The Court will evaluate a variety of factors to determine if the best interests of the children is served by the relocation to NY. Given that you both co-parent well, then your ex may not be able to argue that you have frustrated her relationship with the children and that you would continue to do so if permitted to relocate. This is a positive. Let's assume you have some credible evidence that the school in which the children would attend in NY is better than the school they are currently attending. This, too, is a positive.
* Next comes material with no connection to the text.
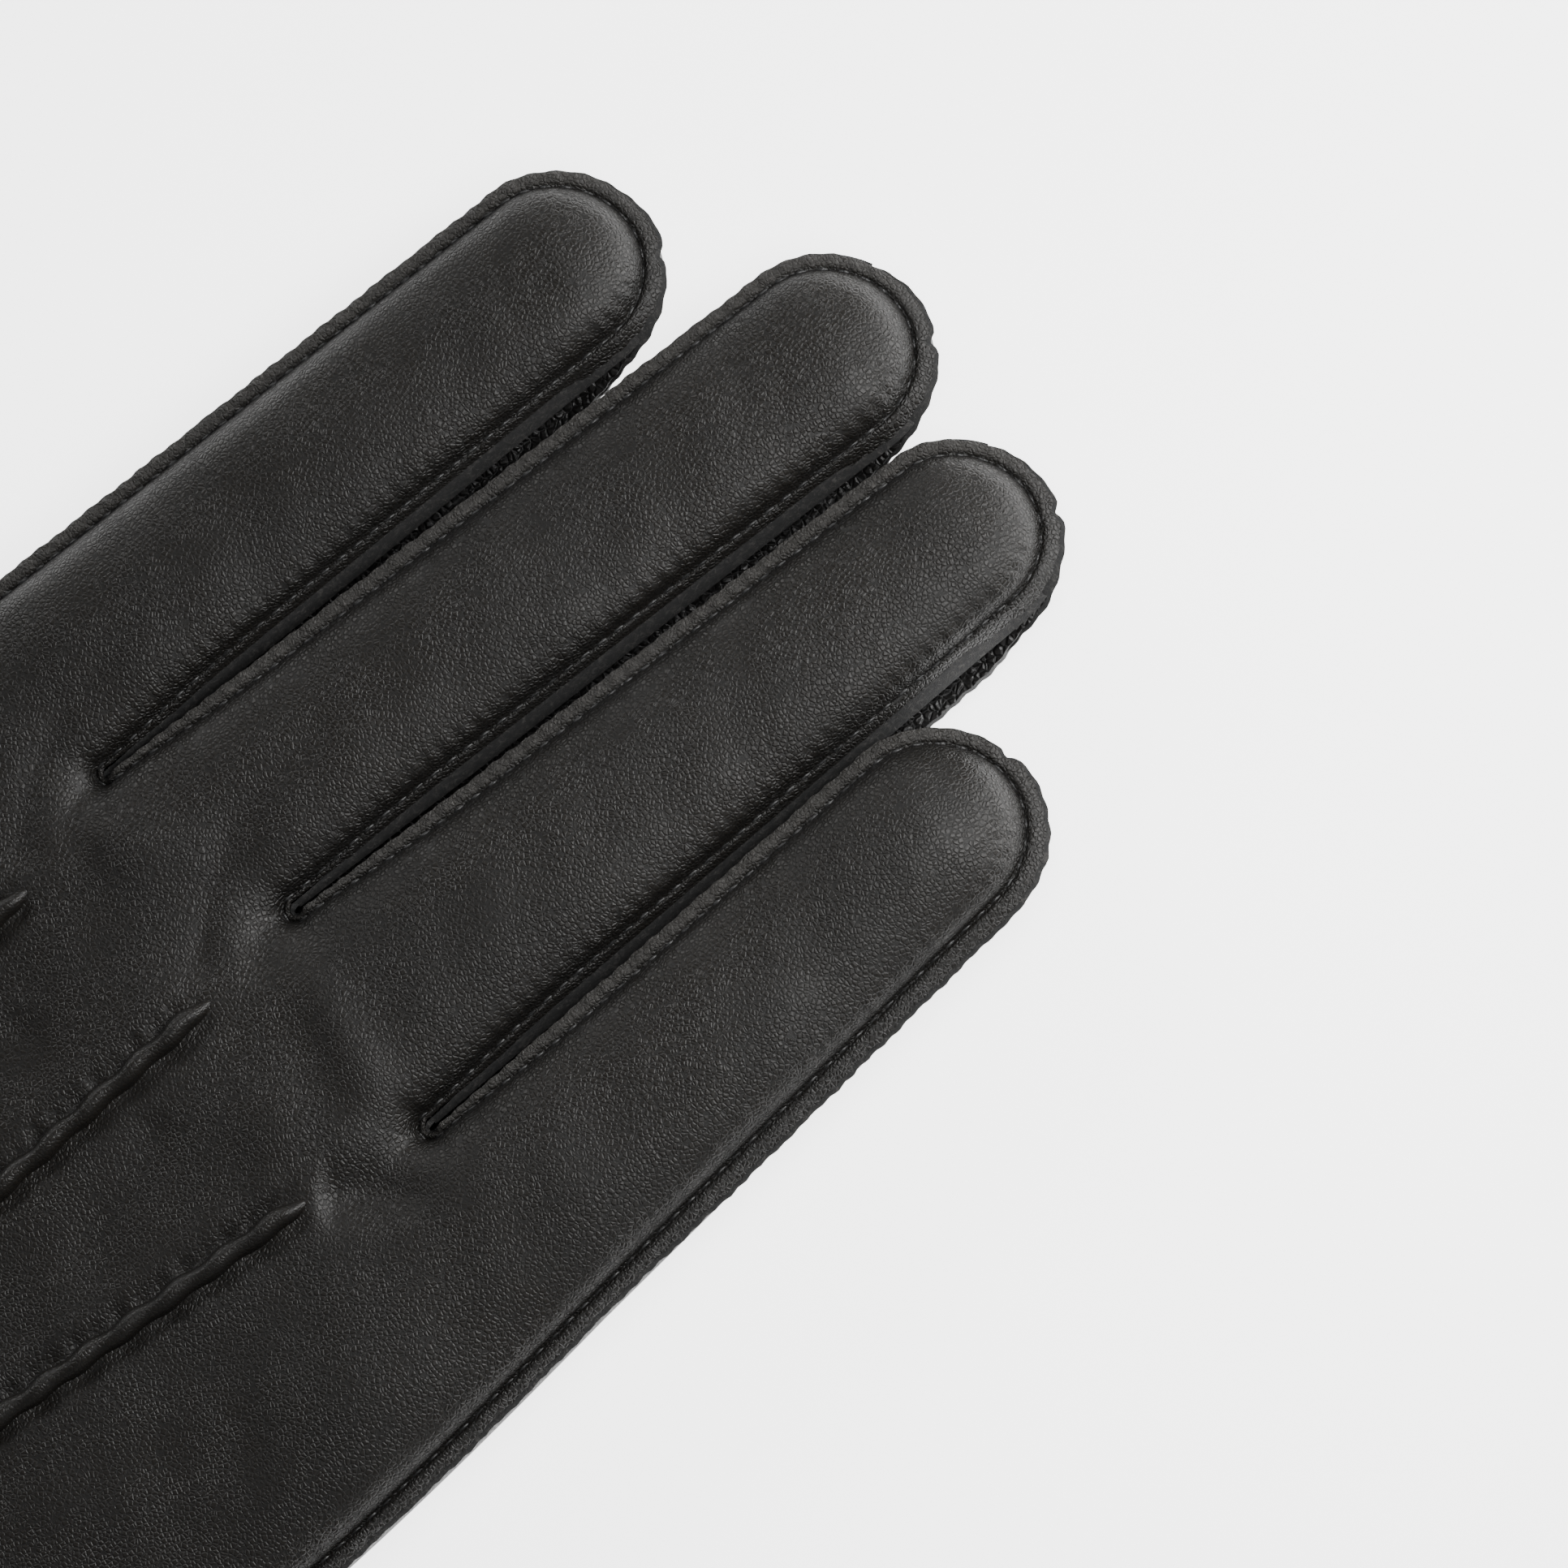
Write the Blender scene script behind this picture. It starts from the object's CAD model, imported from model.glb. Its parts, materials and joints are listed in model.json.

Although $20,000.00 is a lot of money, could you make that type of money in Florida if you searched? Further, what is the cost of living in NY State versus Florida? Does the COLA negate your $20,000.00 increase in salary? Even if you have family in NY, if your children have an existing bonded relationship with both sets of families in Florida, you may have a difficult time convincing a Judge that taking the children away from their home and families is in their best interests.

If you can show that the $20,000.00 is an actual increase in salary not negated by COLA and that you have career advancement opportunities with large increases in salary, that your children have a bonded relationship with the your NY family, and that alternative timesharing arrangements can be made and are economically feasible, then you have a better argument for proving that the relocation is in the children's best interests.